If we actually call this function, we get an empty dataframe back:
> loadhdf5data("export.h5")
data frame with 0 columns and 0 rows
This function does seem to work if the file is written using "fixed" format
df_for_r.to_hdf("export2.h5", key="df_for_r", format="fixed")
> loadhdf5data("export2.h5")
first second class
1 0.675013759 0.787289926 0
2 0.936797348 0.349671699 1
3 0.951930811 0.275965069 0
4 0.203085530 0.380154180 0
5 0.627195223 0.462702969 1
6 0.129148756 0.385663581 1
...
This is a bit contrary to the prose for this section which reads:
HDFStore writes table format objects in specific formats suitable for producing loss-less round trips to pandas objects. For external compatibility, HDFStore can read native PyTables format tables.

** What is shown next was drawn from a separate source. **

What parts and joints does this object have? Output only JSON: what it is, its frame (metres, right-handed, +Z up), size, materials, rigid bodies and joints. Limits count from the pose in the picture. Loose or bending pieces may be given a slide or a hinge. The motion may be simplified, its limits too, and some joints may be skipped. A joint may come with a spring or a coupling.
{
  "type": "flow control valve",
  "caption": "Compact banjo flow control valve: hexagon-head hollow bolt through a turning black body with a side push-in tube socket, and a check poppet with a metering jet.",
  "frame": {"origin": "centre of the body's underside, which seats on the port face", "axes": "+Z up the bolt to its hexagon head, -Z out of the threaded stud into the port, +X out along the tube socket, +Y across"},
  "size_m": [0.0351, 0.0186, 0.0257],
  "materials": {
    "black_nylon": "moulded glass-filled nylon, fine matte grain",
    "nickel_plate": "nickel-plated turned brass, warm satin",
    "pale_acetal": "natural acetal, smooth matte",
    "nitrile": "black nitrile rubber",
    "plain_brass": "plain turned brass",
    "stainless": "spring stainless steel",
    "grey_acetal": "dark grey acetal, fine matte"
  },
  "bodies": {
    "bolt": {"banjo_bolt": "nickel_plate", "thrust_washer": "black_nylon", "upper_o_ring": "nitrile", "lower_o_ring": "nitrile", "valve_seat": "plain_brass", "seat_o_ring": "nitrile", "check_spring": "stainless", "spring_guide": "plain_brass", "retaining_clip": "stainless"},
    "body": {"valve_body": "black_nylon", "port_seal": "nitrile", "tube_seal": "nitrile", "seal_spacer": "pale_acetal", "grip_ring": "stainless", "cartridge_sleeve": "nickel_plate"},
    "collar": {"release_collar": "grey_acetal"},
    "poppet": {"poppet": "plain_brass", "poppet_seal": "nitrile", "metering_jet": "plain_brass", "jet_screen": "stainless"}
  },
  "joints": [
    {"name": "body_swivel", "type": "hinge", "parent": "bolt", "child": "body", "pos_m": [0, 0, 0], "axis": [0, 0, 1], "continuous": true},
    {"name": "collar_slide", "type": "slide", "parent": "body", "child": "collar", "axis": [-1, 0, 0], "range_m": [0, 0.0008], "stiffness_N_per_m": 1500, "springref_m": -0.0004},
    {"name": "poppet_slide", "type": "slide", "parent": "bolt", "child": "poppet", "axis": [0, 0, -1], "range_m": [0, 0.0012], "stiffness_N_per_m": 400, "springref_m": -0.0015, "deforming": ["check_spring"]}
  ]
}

It is possible to write an HDFStore object that can easily be imported into R using the rhdf5 library (Package website). Create a table format store like this:
Suggested fix for documentation
This should probably specify that the "table" format doesn't work here. In addition, since external compatibility relies on the user writing code to read this format, maybe a specification for the format should be documented here?